┌──
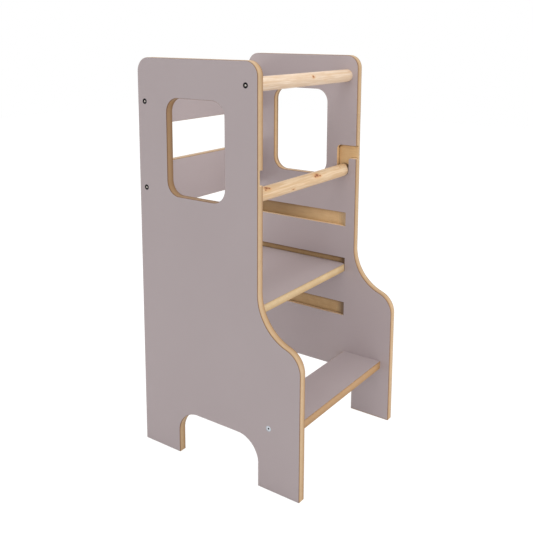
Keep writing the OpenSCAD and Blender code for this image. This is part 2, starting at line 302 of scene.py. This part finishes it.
def routed(name, plain, dark, corner_reach, ceiling_reach, corner_shade, ceiling_shade,
           back_shade=0.0, slot_corner_shade=0.0):
    """Cut wood of the grooves and slots, with cutter streaks and painted shade on the run-outs.

    Painted shade sits in the corners and deeper under the ceiling, each within its reach, and
    darkens the wood towards the back. The ledges that face up get a painted light, and painted
    shade darkens a slot's round corners and its bottom where walls and the bar close it in.
    The bottom of a cut is its face square to X.
    """
    shader = Shader(name)
    streaks = shader.patches(scale=700, stretch=(1, 0.04, 1), detail=3)
    fibres = shader.patches(scale=520, detail=4, roughness=0.7, span=(0.35, 0.7))
    blotches = shader.patches(scale=60, span=(0.35, 0.7))
    colour = shader.tint(plain, dark, streaks, share=0.4)
    colour = shader.tint(colour, dark, fibres, share=0.28)
    colour = shader.tint(colour, dark, blotches, share=0.25)
    backward = shader.axis(shader.place, "Y")
    # Painted shade: the wood darkens towards the back
    shade = shader.ramp(backward, *SHADED_SPAN, FRONT_SHADE * back_shade, back_shade)
    colour = shader.tint(colour, SHADED, shade)

    facing = shader.add("ShaderNodeNewGeometry").outputs["True Normal"]
    aslant = shader.size_along(facing, "Y")
    rise = shader.axis(facing, "Z")
    bottom = shader.ramp(shader.size_along(facing, "X"), *BOTTOM_TURN)
    # Painted shade on the run-outs, which turn away from the light
    run_out_shade = shader.ramp(aslant, *RUN_OUT_TURN, to_high=ceiling_shade)
    colour = shader.tint(colour, DEEP_SHADE_BROWN, shader.math("MULTIPLY", run_out_shade, bottom))
    # Painted light on the ledges that face up
    ledge = shader.ramp(rise, *LEDGE_TURN, to_high=LEDGE_LIT_SHARE)
    colour = shader.tint(colour, LEDGE_LIT, ledge)

    near = shader.openness(corner_reach)
    # Painted shade in a slot's round corners and on its bottom where walls and the bar close it in
    rounded = shader.math("MULTIPLY", aslant, shader.math("ABSOLUTE", rise))
    round_corner_shade = shader.math("MULTIPLY", shader.ramp(rounded, *ROUND_TURN, to_high=slot_corner_shade),
                       shader.fade(near, *ROUND_OPEN))
    pocket = shader.math("MULTIPLY", shader.fade(near, *POCKET_OPEN, slot_corner_shade), bottom)
    colour = shader.tint(colour, DEEP_SHADE_BROWN, shader.math("MAXIMUM", round_corner_shade, pocket))

    above = shader.openness(ceiling_reach, shader.vector("ADD", facing, UPWARD_TILT))
    # Painted shade in the corners and under the ceiling
    corner = shader.fade(near, *CORNER_OPEN, corner_shade)
    ceiling = shader.fade(above, *CEILING_OPEN, ceiling_shade)
    hollow_shade = shader.math("MULTIPLY", shader.math("MAXIMUM", corner, ceiling), bottom)
    colour = shader.tint(colour, CORNER_SHADE_BROWN, hollow_shade)
    height = shader.math("ADD", streaks, shader.math("MULTIPLY", fibres, 0.5))
    return shader.finish(base_color=colour, roughness=0.62, specular_ior_level=0.3,
                         normal=shader.bump(height, 0.1 * MILLIMETRE, strength=0.6))


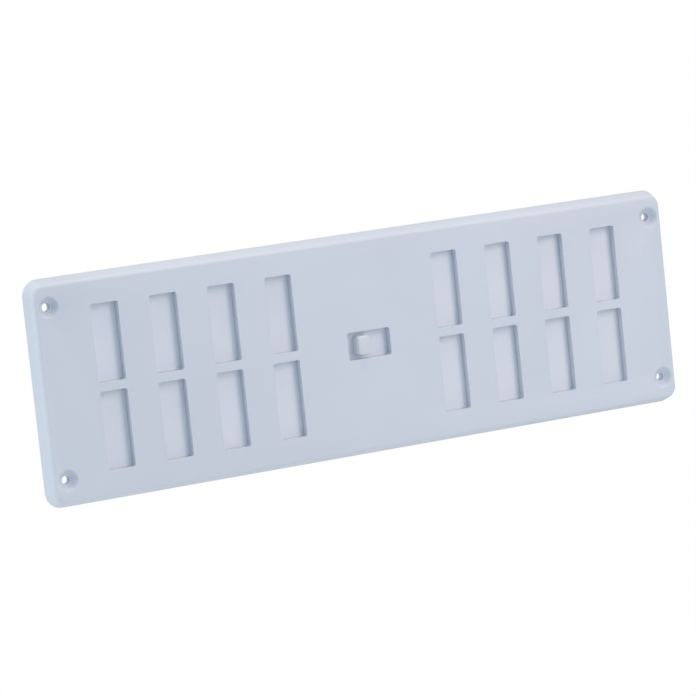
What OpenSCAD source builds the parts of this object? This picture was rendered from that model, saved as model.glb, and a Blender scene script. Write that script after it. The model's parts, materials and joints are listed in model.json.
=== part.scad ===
└──
Make an exact copy of the listing, including every line.

**Task output:**
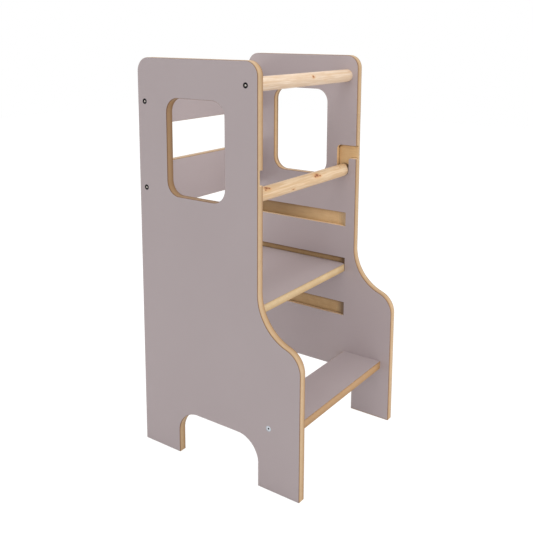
Keep writing the OpenSCAD and Blender code for this image. This is part 2, starting at line 302 of scene.py. This part finishes it.
def routed(name, plain, dark, corner_reach, ceiling_reach, corner_shade, ceiling_shade,
           back_shade=0.0, slot_corner_shade=0.0):
    """Cut wood of the grooves and slots, with cutter streaks and painted shade on the run-outs.

    Painted shade sits in the corners and deeper under the ceiling, each within its reach, and
    darkens the wood towards the back. The ledges that face up get a painted light, and painted
    shade darkens a slot's round corners and its bottom where walls and the bar close it in.
    The bottom of a cut is its face square to X.
    """
    shader = Shader(name)
    streaks = shader.patches(scale=700, stretch=(1, 0.04, 1), detail=3)
    fibres = shader.patches(scale=520, detail=4, roughness=0.7, span=(0.35, 0.7))
    blotches = shader.patches(scale=60, span=(0.35, 0.7))
    colour = shader.tint(plain, dark, streaks, share=0.4)
    colour = shader.tint(colour, dark, fibres, share=0.28)
    colour = shader.tint(colour, dark, blotches, share=0.25)
    backward = shader.axis(shader.place, "Y")
    # Painted shade: the wood darkens towards the back
    shade = shader.ramp(backward, *SHADED_SPAN, FRONT_SHADE * back_shade, back_shade)
    colour = shader.tint(colour, SHADED, shade)

    facing = shader.add("ShaderNodeNewGeometry").outputs["True Normal"]
    aslant = shader.size_along(facing, "Y")
    rise = shader.axis(facing, "Z")
    bottom = shader.ramp(shader.size_along(facing, "X"), *BOTTOM_TURN)
    # Painted shade on the run-outs, which turn away from the light
    run_out_shade = shader.ramp(aslant, *RUN_OUT_TURN, to_high=ceiling_shade)
    colour = shader.tint(colour, DEEP_SHADE_BROWN, shader.math("MULTIPLY", run_out_shade, bottom))
    # Painted light on the ledges that face up
    ledge = shader.ramp(rise, *LEDGE_TURN, to_high=LEDGE_LIT_SHARE)
    colour = shader.tint(colour, LEDGE_LIT, ledge)

    near = shader.openness(corner_reach)
    # Painted shade in a slot's round corners and on its bottom where walls and the bar close it in
    rounded = shader.math("MULTIPLY", aslant, shader.math("ABSOLUTE", rise))
    round_corner_shade = shader.math("MULTIPLY", shader.ramp(rounded, *ROUND_TURN, to_high=slot_corner_shade),
                       shader.fade(near, *ROUND_OPEN))
    pocket = shader.math("MULTIPLY", shader.fade(near, *POCKET_OPEN, slot_corner_shade), bottom)
    colour = shader.tint(colour, DEEP_SHADE_BROWN, shader.math("MAXIMUM", round_corner_shade, pocket))

    above = shader.openness(ceiling_reach, shader.vector("ADD", facing, UPWARD_TILT))
    # Painted shade in the corners and under the ceiling
    corner = shader.fade(near, *CORNER_OPEN, corner_shade)
    ceiling = shader.fade(above, *CEILING_OPEN, ceiling_shade)
    hollow_shade = shader.math("MULTIPLY", shader.math("MAXIMUM", corner, ceiling), bottom)
    colour = shader.tint(colour, CORNER_SHADE_BROWN, hollow_shade)
    height = shader.math("ADD", streaks, shader.math("MULTIPLY", fibres, 0.5))
    return shader.finish(base_color=colour, roughness=0.62, specular_ior_level=0.3,
                         normal=shader.bump(height, 0.1 * MILLIMETRE, strength=0.6))


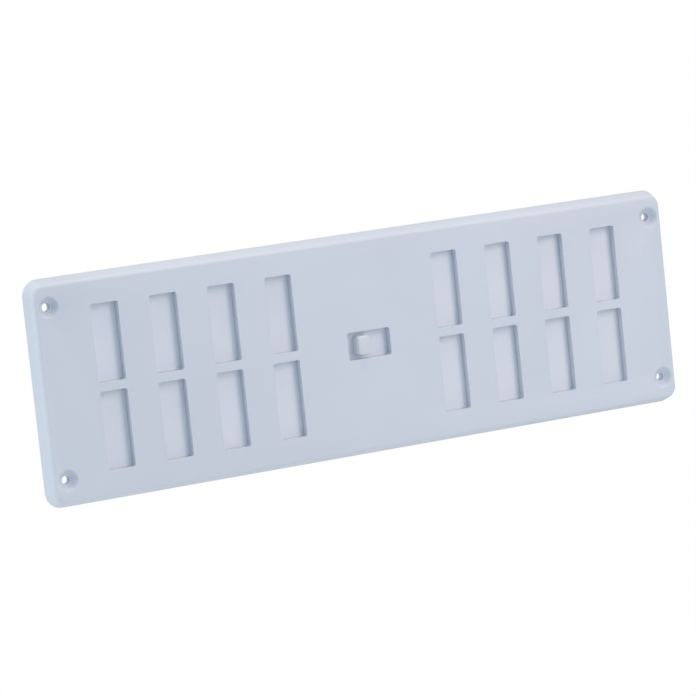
What OpenSCAD source builds the parts of this object? This picture was rendered from that model, saved as model.glb, and a Blender scene script. Write that script after it. The model's parts, materials and joints are listed in model.json.
=== part.scad ===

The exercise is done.